Mais le matin m’a mis plein les yeux de bonheur
Aussitôt que j’ai vu briller par la fenêtre
Les cailloux argentés sur le sentier aux fleurs,
Car désormais ici je serai le seul maître.

Le mur s’écroulera. A vous, mes liserons !
Vous saurez transformer en forêts ces parterres.
— Ils viendront, mes amis, demain, et nous pourrons
Briser tous les carreaux du château de mon père.


LES CHEVAUX DE LA SABLIÈRE
J’aimais les voir dormir, au soleil, à midi.
Je les regardais boire au bord de la rivière
Quand à la fin du jour nous allions, étourdis,
Voir briller dans les champs leurs ardentes crinières.

Parfois quand le matin faisait étinceler
Entre chaque sillon ses serpents de lumière
Nous allions épier les chevaux attelés.
Mais ils étaient plus beaux au fond de nos clairières

Lorsque, luisants de sel, ils grattaient leur cou blond
Contre les peupliers, lorsque près des cascades
Ils suivaient d’un œil doux les lapins dans leurs bonds
Et remplissaient d’air pur leur poitrine malade.

Et nous allions, le soir, dans nos lits, deux à deux,
Raconter en silence à nos amis lunaires
Combien nous les aimions ces centaures peureux
Qui courent, enflammés, sur les dunes légères.


JUILLET
Les souches, les cailloux moussus, les champignons !
Autant d’objets qu’à deux nous avions mis en rêves,
Au bord de la clairière où les troncs pleins de sève
Nourrissaient sans un bruit les fruits que nous volions.

Tant qu’on verra briller le gel dans le sillon,
Tant qu’autour du fanal à la lueur trop brève
On verra s’émouvoir, tel des bulles qui crèvent,
L’éblouissement sourd de mille papillons,

Les enfants trop heureux s’en iront sur les grèves
Regretter les étés avant qu’ils ne s’achèvent...
Mais ce soir, sur la route où, parmi le goudron,

Le soleil a semé, comme des champignons,
Les bulles de chaleur que nos semelles crèvent,
Nous sourirons ensemble à tous les mauvais rêves


LES ÉTUDIANTS
Sur le bord des grands parcs, à l’ombre des murailles,
Tête nue et vêtus d’un paletot râpé,
Chaque lundi matin, à huit heures, il bâillent
En pensant au sommeil qu’il faudra rattraper.

Soûls de café sucré, ils rotent.
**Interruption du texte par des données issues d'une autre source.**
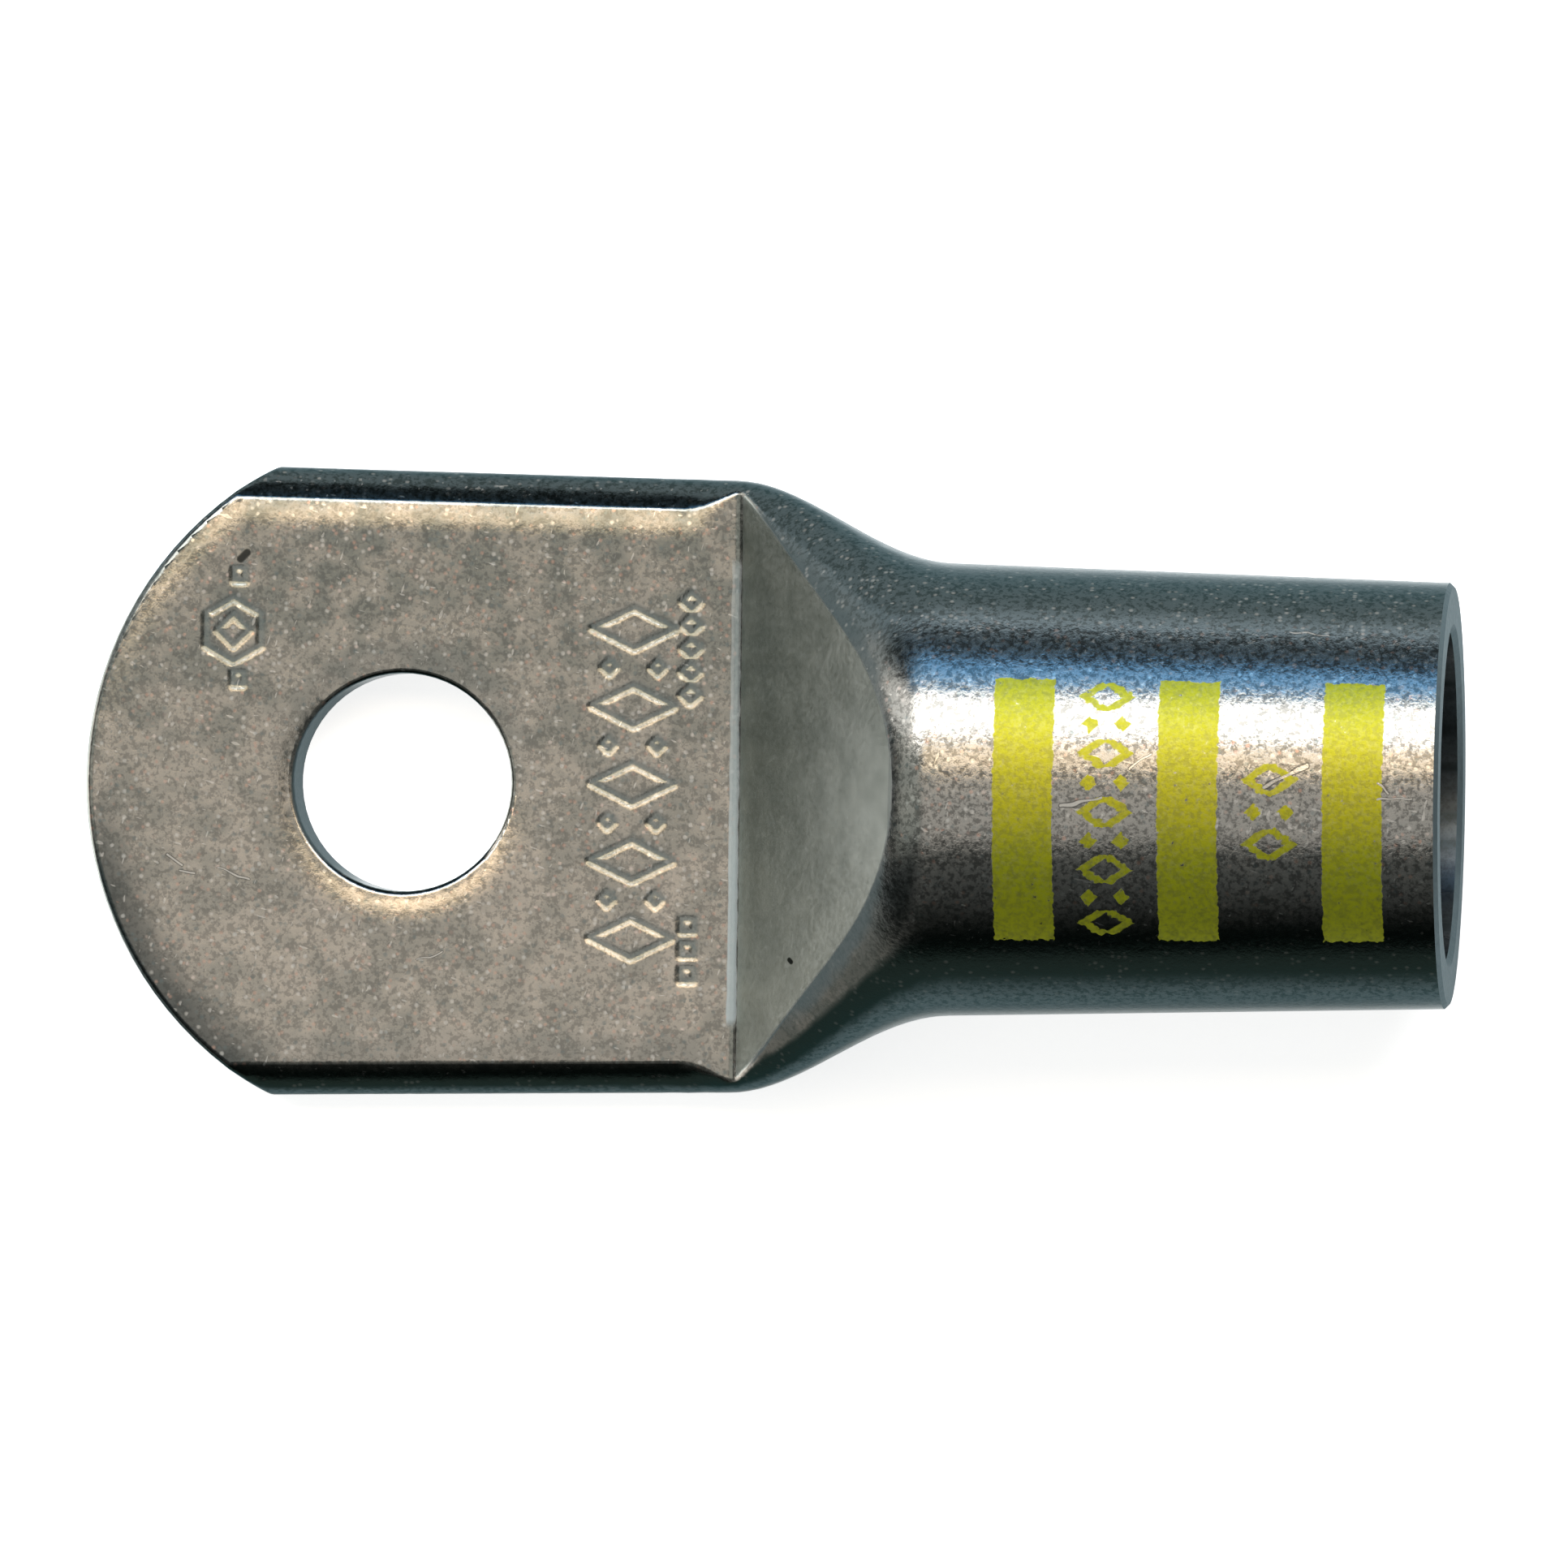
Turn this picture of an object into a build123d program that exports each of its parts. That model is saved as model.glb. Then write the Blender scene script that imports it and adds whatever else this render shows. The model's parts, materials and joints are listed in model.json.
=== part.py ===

Leurs sourires
Ont gardé du sommeil quelque chose de niais
Et dans l’œil de Marie, en secret, ils croient lire
Un écho à l’aveu longuement oublié,

Parce que, le printemps, le long de l’avenue,
Les érables sont verts et le pavé propret
Et qu’ils croient, pour séduire une belle inconnue,
Qu’il suffit d’un regard sur un mollet doré.

Bientôt ils dormiront, jambes sous le pupitre,
Conquérants du bonheur aux soupirs enfiévrés,
Pendant que le soleil dispersé par la vitre
Peindra sur le mur blanc des prismes diaprés.

Ils oublieront en chœur d’anciennes fiancées,
Car ils aiment marcher, ni tristes ni joyeux,
A pas lents, pour bercer d’indolentes pensées

Et sentir le vent frais lécher leurs fronts huileux,
Tandis que le chemin de pierre concassée
Grince sous les talons de leurs souliers trop vieux.


HIVER
Les enfants du voisin dans leur château de neige
Se cachent des passants pour mieux les détester
Et l’ombre du curé sur la façade grise
S’arrête au coin du mur pour mieux les écouter.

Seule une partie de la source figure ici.